Trump’s Trade War Has Begun
Despite a 30-day reprieve and sincere efforts by our trading partners to meet Trump’s demands, he imposed across-the-board tariffs anyway.
It was a perfect encapsulation of the chaos that Trump has wrought. As he announced yesterday that he was going to proceed with 25 percent tariffs against Canada and Mexico and hike another 10 percent on China, a widget on the Fox Network showed the Dow Jones crashing in response.
By the end of the day, the Dow had erased over 600 points as investors braced for economic impact. Then last night, Trump rolled the dice, allowing the new tariffs to go into place, citing a failure by our trading partners to control the flow of fentanyl.

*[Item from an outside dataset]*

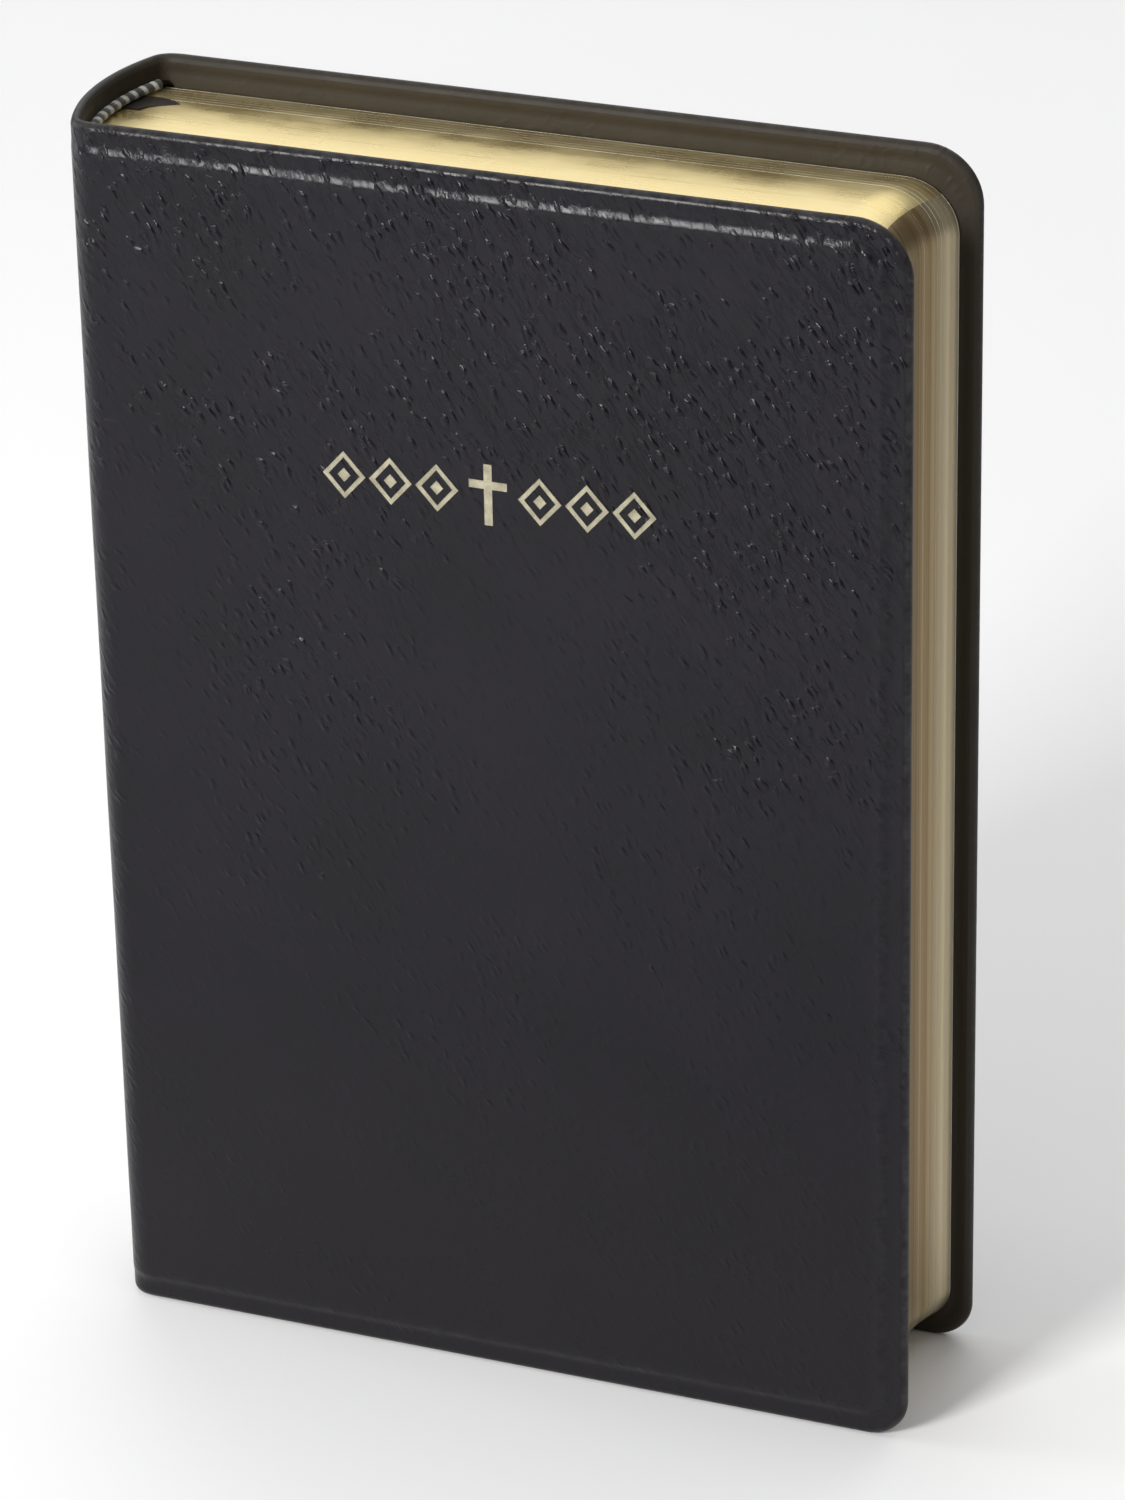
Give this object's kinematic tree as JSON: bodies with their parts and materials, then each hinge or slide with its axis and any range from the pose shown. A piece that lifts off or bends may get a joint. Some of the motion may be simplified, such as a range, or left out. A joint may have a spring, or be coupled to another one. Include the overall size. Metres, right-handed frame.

That was a red herring, of course. Trump wants something to point to in order to demonize our biggest trading partners. Now American consumers will suffer. And U.S. exporters also are about to see tens of billions in retaliatory tariffs. The pain will likely only grow from there.
The impact on consumers
Unless Trump reverses himself, expect prices to rise on pretty much everything. China, Canada and Mexico provide most of the manufactured goods, raw materials and agricultural products imported by U.S. companies. Cars, cell phones, computers, tequila, fresh vegetables and fruit, gasoline—nearly everything we buy will see an impact, on top of the already high price of eggs.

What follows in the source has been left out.